Microstructure and mechanical properties of Ti/W and Ti–6Al–4V/W composites fabricated by powder-metallurgy

Tungsten-reinforced Ti and Ti–6Al–4V composites were fabricated by powder metallurgical techniques from Ti, W and Al–V powders. The microstructure of the composites consists of partially dissolved tungsten particles within an α/β titanium matrix containing tungsten in solid-solution. Yield and ultimate tensile strengths increase linearly with tungsten content in the range 0–15 wt.% W and decrease near-linearly with temperature in the range 25–540 °C. Ductility follows the opposite trend and is within technologically acceptable values, except for Ti/15W at 315 and 425 °C and Ti/10W at 540 °C which fractured near the ultimate stress value.
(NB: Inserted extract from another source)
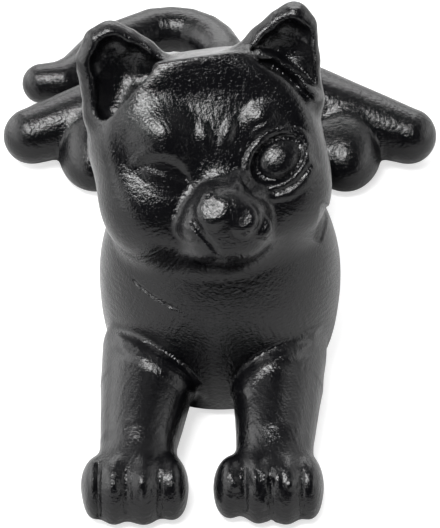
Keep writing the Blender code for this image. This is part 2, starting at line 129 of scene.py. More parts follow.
# Both forelegs: middle across and width at the shoulder, middle at the elbow, wrist and paw, and the toes.
# Each toe: middle across, half width, how far back it starts, height.
FORELEGS = (
    (-19.8, 27.4, -20.8, -22.8, -24.0,
     ((-34.6, 3.6, 2.8, 15.5), (-29.2, 4.6, 0.9, 17.0), (-21.0, 5.1, 0.9, 17.2), (-13.3, 4.4, 2.6, 16.0))),
    (17.2, 26.4, 16.6, 15.4, 13.6,
     ((2.9, 4.6, 3.2, 16.0), (10.5, 4.3, 1.4, 17.2), (18.3, 4.8, 0.9, 16.8), (24.7, 3.8, 2.8, 15.6))),
)
WRIST_WIDTH = 21.8
HAND_WIDTH = 20.6
PAW_RADII = (13.8, 10, 9.6)
TOE_STATION = 8.3
TOE_MIDDLE = 6.7


def forelegs(p):
    """A limb from the shoulder to the wrist that flares into the chest, a paw, and four toes abreast."""
    legs = None
    for shoulder_x, width, elbow_x, wrist_x, paw_x, toes in FORELEGS:
        shoulder = at(shoulder_x, 62, 13.6)
        elbow = at(elbow_x, 48, 12.4)
        wrist = at(wrist_x, 26, 10.6)
        hand = at(wrist_x, 14, 6.8)
        leg = limb(p, [shoulder, elbow, wrist, hand], [width + 1, width - 0.6, WRIST_WIDTH, HAND_WIDTH])
        leg = blend(leg, oval(p, at(paw_x, 14, 7.2), PAW_RADII), 4)
        for x, half, back, height in toes:
            toe = oval(p, at(x, TOE_STATION + back, TOE_MIDDLE), (half, 8, height - 6.2))
            leg = blend(leg, toe, 3.2)
        legs = leg if legs is None else np.minimum(legs, leg)
    return legs


def hind_legs(p):
    """The thigh lies outwards to the knee; the paw lies forwards below it, with a sharp crease between."""
    legs = None
    for side in (-1, 1):
        hip = at(side * 23, 182, 15)
        knee = at(side * 60, 169, 9.7)
        thigh = limb(p, [hip, knee], [26, 18])
        paw = oval(p, at(side * 39.5, 169, 7), (12.5, 21, 13))
        leg = blend(thigh, paw, 2)
        legs = leg if legs is None else np.minimum(legs, leg)
    return legs


# The tail is round and lies at one height. Its turn is part of an oval (middle and radii, across and back),
# and behind it the middle line runs forwards to the tip.
TAIL_TURN = (-16.5, 212.5)
TAIL_RADII = (17.25, 18.2)
TAIL_DEGREES = (0, 15, 32, 50, 70, 90, 110, 130)
TAIL_END = ((-38, 219.5), (-47, 204), (-51.5, 200.3), (-58.3, 200))
TAIL_HEIGHT = 7.6
TAIL_WIDTH = 15.2


def tail(p):
    """Back out of the rump, half round an oval to the cat's right, and forwards to the tip."""
    points = [at(0, 180.5, 12)]
    for degrees in TAIL_DEGREES:
        turned = math.radians(degrees)
        across = TAIL_TURN[0] + TAIL_RADII[0] * math.cos(turned)
        station = TAIL_TURN[1] + TAIL_RADII[1] * math.sin(turned)
        points.append(at(across, station, TAIL_HEIGHT))
    points += [at(across, station, TAIL_HEIGHT) for across, station in TAIL_END]
    return limb(p, points, [16.5, *[TAIL_WIDTH] * (len(points) - 3), 14.6, 13])


def turned_axes(lean, tip, turn):
    """Right, back and up as columns after a lean about y, then a tip about x, then a turn about z."""
    angles = np.radians((lean, tip, turn))
    cl, ct, cu = np.cos(angles)
    sl, st, su = np.sin(angles)
    about_y = np.array(((cl, 0, sl), (0, 1, 0), (-sl, 0, cl)))
    about_x = np.array(((1, 0, 0), (0, ct, -st), (0, st, ct)))
    about_z = np.array(((cu, -su, 0), (su, cu, 0), (0, 0, 1)))
    return about_z @ about_x @ about_y


# The head looks 30 degrees up. As seen from the front it leans a little to the left and is turned a little
# to the right.
HEAD_CENTRE = at(-2.5, 77, 72)
HEAD_AXES = turned_axes(-4.5, -30, 5)


def in_head(right, forward, up):
    """A point given by how far right, forward and up of the middle of the head it lies."""
    return HEAD_CENTRE + HEAD_AXES @ np.array((right, -forward, up))


def neck(p, inset=0.0):
    """A wide oval in the chest and a limb from it into the head, smaller by the inset all round."""
    root = at(0, 78, 36)
    wide = oval(p, root, (33.5 - inset, 28 - inset, 33.5 - inset))
    width = 50 - 2 * inset
    throat = limb(p, [root, in_head(0, -9, 0)], [width, width])
    return blend(wide, throat, 10)


def beyond_plane(p, forward, up, tilt):
    """Distance above a plane across the head that passes a point and faces so many degrees above forward."""
    normal = HEAD_AXES @ np.array((0, -math.cos(math.radians(tilt)), math.sin(math.radians(tilt))))
    return (normal.reshape(3, 1) * (p - in_head(0, forward, up).reshape(3, 1))).sum(0)


# The edge between the flat forehead and the flat crown (forward and up), and how far above forward they face.
CROWN_EDGE = (10.5, 30.3)
FOREHEAD_TILT = 5
CROWN_TILT = 92
# Ovals of the head: middle (right, forward and up), radii, and the fillet to what is there already.
DOMES = (
    ((-16, -3, 7), (17.8, 20, 17), 3),
    ((-1, -1, 20), (22, 17, 16), 3),
)
BROW = ((15, 4, 8), (11, 8.5, 10), 3)
CHEEK = ((16.5, 2.6, -11), (15.5, 14.2, 15.5), 7)
MUZZLE = ((1, 15, -14), (13, 12.5, 9.5), 2.5)
CHIN = ((1, 15, -21.5), (11, 10, 6), 6)
# The nose: three knobs abreast, pressed flat on the front (right, forward, up and radius).
NOSE_KNOBS = ((-2.5, 23.8, -10.9, 4.7), (5.4, 24.6, -14, 4.2), (9.8, 22.4, -17, 3.5))
KNOB_FACING = np.array((-0.12, -0.59, 0.8))
KNOB_FLAT = 0.6  # how far out the flat lies, as a share of the radius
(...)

The Ti–6Al–4V/10W composite shows the best combination of high strength and ductility at all temperatures. At ambient temperatures, Ti/10W exhibits a stress–strain curve very similar to Ti–6Al–4V (with a slight decrease in stiffness), while eliminating aluminum and vanadium alloy elements. Further improvements in mechanical properties of these non-equilibrium composites are likely to be achieved through optimized heat-treatments, which affect the matrix microstructure and the degree of dissolution of tungsten and thus the relative importance of matrix solid-solution strengthening and composite strengthening.